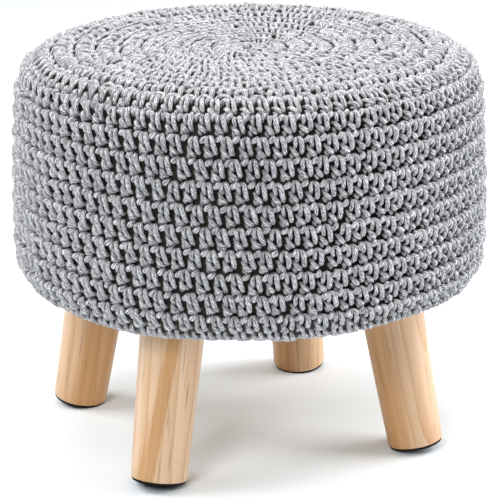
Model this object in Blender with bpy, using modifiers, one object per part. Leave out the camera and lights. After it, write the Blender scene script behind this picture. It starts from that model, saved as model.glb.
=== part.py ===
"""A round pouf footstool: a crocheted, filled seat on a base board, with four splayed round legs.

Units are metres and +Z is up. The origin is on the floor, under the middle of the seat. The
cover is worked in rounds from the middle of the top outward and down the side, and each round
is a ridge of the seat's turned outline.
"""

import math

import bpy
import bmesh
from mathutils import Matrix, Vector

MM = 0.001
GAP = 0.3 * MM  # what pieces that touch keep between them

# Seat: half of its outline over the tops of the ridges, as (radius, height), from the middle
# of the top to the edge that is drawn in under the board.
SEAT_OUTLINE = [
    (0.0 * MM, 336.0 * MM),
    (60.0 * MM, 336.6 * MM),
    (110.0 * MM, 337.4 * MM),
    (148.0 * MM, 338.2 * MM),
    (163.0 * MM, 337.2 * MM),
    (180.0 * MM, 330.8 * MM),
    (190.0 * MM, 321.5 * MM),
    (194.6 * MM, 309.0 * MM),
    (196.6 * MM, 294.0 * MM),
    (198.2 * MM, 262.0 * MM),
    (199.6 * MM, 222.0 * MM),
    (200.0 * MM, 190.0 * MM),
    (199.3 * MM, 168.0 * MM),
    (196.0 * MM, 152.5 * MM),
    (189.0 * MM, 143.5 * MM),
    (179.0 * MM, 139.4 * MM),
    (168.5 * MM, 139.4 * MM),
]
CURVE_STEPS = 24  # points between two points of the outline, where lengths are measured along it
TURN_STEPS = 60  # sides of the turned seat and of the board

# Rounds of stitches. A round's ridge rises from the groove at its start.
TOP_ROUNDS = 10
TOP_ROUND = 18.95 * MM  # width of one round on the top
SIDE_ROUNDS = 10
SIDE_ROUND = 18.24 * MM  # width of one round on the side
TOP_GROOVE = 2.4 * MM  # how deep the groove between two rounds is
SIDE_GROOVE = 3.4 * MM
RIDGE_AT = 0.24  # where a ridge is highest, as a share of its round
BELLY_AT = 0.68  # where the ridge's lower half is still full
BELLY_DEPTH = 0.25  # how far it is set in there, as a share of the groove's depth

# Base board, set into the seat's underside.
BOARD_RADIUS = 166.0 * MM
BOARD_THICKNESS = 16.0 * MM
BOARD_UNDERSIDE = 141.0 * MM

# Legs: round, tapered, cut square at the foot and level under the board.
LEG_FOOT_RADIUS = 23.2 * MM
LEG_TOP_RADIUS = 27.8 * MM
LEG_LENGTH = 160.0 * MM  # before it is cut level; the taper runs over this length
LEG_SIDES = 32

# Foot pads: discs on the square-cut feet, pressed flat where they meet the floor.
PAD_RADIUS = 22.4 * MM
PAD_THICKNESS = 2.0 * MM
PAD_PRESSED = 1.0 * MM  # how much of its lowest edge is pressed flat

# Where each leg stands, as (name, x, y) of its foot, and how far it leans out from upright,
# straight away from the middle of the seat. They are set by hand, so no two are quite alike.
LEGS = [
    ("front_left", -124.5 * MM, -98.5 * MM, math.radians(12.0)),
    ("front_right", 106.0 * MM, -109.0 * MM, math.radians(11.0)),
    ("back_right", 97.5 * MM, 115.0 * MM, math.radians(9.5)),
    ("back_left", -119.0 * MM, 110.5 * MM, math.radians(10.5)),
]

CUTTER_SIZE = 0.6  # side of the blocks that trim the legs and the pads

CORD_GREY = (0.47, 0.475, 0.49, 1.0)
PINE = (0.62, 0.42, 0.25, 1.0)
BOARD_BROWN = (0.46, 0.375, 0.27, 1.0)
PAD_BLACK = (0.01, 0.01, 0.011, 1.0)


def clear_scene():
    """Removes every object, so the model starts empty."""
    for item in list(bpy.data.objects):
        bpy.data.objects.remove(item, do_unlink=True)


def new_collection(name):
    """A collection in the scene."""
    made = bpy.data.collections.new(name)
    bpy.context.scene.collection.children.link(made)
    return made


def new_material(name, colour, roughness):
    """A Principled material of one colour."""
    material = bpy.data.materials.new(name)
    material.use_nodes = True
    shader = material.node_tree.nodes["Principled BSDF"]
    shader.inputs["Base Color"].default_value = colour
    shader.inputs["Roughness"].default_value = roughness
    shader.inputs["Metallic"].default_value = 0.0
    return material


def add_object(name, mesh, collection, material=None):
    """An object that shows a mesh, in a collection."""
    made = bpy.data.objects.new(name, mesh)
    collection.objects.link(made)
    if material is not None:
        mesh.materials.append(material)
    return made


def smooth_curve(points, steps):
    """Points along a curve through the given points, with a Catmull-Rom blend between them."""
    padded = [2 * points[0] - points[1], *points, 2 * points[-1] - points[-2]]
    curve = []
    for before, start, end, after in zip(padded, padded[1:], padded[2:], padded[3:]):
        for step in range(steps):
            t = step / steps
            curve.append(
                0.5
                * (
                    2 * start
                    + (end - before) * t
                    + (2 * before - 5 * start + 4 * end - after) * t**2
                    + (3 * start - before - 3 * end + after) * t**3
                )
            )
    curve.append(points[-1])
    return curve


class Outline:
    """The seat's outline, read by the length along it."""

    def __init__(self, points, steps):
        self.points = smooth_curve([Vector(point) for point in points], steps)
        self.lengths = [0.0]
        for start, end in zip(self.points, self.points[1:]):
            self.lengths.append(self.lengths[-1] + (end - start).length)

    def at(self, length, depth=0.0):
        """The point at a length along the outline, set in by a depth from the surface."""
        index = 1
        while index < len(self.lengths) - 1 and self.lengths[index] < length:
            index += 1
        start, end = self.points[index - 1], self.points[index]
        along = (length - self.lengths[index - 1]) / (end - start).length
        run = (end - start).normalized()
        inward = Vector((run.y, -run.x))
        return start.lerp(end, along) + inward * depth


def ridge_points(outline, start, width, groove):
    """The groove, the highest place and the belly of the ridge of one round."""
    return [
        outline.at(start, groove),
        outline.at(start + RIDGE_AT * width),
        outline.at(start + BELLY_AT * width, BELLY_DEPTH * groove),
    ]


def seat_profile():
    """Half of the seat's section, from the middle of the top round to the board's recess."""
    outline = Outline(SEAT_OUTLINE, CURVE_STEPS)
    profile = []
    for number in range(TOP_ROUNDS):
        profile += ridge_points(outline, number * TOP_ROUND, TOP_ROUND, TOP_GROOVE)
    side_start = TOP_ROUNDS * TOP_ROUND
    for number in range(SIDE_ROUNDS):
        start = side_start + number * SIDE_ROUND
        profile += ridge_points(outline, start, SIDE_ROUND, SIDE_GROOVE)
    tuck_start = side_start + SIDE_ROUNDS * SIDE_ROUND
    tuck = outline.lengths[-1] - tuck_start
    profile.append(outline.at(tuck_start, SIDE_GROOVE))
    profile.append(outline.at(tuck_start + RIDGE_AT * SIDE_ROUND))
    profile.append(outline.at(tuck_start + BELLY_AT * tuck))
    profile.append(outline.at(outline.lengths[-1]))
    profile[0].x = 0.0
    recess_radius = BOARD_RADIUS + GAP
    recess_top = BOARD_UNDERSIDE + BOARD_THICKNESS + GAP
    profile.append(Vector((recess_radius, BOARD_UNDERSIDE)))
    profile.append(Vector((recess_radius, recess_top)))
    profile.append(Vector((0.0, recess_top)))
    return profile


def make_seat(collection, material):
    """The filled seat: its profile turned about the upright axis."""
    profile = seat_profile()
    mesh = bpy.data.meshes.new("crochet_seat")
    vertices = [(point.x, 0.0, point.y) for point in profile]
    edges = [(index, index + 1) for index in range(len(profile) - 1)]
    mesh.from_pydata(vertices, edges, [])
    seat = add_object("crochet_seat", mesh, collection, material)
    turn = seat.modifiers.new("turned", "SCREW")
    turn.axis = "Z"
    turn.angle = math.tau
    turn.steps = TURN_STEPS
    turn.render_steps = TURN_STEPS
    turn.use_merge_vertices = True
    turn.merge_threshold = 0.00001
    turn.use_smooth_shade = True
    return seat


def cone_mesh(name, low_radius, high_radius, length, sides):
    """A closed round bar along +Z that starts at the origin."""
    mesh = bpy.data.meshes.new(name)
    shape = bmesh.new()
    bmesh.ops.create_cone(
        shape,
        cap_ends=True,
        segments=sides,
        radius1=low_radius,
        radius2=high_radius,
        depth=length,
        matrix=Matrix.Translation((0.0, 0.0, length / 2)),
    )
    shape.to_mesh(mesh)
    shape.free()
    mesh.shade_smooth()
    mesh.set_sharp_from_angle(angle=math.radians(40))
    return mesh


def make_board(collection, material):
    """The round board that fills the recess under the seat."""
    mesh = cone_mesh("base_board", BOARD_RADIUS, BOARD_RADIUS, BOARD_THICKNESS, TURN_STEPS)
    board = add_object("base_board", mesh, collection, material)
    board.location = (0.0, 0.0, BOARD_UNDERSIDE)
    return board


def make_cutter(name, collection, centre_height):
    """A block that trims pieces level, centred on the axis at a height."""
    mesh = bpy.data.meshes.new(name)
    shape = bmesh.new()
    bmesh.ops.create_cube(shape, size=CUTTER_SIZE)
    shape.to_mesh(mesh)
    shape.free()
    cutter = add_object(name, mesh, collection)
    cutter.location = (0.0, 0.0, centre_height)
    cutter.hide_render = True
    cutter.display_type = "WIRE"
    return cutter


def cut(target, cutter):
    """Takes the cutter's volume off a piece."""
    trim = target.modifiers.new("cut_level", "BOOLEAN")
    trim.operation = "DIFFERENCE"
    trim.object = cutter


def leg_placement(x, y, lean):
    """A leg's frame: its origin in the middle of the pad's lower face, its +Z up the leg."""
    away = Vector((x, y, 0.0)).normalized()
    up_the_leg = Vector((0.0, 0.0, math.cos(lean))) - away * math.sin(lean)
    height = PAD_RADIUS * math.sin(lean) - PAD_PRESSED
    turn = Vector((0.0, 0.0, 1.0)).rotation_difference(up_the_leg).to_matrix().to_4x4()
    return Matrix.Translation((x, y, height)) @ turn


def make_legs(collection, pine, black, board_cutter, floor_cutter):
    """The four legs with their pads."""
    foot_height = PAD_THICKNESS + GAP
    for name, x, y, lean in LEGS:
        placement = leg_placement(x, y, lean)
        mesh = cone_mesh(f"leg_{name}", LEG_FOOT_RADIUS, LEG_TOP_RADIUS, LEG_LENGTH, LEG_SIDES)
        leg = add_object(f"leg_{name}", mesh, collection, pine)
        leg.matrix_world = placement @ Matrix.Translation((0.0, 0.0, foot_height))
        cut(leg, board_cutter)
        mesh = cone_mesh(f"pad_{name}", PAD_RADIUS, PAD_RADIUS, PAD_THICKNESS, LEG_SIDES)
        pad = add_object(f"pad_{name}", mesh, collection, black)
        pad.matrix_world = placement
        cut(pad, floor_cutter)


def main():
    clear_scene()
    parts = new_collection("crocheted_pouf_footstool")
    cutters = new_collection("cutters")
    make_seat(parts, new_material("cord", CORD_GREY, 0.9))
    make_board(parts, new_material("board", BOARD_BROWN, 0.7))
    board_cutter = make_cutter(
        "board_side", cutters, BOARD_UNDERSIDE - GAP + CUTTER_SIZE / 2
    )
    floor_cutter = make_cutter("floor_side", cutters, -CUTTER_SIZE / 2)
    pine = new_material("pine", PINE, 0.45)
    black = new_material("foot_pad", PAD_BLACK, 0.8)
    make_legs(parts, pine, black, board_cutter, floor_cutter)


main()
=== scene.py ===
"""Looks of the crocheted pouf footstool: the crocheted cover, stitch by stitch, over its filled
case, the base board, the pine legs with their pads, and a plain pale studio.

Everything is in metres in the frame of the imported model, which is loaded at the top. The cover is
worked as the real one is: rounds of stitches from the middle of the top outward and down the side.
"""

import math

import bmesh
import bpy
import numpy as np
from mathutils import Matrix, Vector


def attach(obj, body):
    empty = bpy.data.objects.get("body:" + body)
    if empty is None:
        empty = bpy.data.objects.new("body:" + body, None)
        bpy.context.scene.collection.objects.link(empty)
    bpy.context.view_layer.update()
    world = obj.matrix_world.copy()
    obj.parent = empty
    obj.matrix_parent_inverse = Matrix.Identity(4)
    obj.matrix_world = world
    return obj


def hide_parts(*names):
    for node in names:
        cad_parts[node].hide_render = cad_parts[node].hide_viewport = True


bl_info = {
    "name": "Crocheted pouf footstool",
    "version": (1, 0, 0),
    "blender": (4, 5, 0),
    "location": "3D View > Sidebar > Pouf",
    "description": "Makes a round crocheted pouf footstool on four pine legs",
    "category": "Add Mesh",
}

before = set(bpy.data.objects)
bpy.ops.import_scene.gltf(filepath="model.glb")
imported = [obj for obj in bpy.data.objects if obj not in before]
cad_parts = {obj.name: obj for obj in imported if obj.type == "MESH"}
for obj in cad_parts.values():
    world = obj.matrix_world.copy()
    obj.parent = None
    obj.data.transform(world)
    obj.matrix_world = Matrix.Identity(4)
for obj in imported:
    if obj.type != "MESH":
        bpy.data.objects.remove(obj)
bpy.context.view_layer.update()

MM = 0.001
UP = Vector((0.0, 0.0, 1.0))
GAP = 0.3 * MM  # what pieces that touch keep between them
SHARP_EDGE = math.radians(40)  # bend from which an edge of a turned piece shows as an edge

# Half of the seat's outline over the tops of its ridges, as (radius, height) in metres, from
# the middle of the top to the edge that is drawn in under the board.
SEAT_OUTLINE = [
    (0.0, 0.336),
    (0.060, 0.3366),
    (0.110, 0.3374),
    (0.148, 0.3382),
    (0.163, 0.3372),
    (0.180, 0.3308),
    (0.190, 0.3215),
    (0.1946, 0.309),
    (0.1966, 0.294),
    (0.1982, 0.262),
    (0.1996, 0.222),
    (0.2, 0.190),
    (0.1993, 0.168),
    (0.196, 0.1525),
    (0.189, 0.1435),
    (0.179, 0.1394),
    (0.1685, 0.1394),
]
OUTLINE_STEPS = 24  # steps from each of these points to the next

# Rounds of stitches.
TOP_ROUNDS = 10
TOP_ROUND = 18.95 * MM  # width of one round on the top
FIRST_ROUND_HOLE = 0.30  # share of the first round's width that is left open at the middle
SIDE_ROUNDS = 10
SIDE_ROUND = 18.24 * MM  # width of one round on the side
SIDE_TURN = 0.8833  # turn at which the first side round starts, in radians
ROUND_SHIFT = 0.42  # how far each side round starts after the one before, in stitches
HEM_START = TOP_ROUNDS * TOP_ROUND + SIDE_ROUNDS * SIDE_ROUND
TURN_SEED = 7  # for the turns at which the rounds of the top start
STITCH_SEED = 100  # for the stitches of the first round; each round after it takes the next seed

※

# What to produce
Return, please, the lines of the data from the first through the line containing "splayed round legs.", both kept, exactly as they stand and nothing more.

# Exercise response
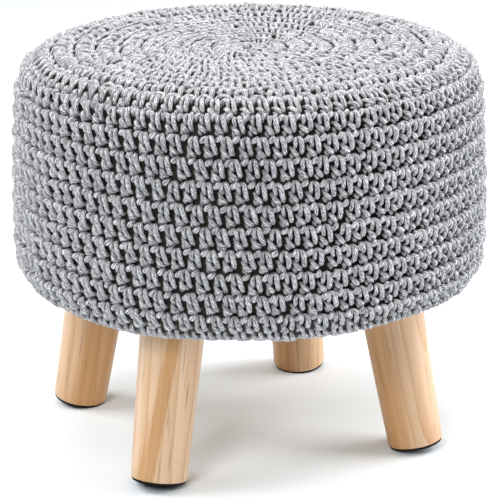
Model this object in Blender with bpy, using modifiers, one object per part. Leave out the camera and lights. After it, write the Blender scene script behind this picture. It starts from that model, saved as model.glb.
=== part.py ===
"""A round pouf footstool: a crocheted, filled seat on a base board, with four splayed round legs.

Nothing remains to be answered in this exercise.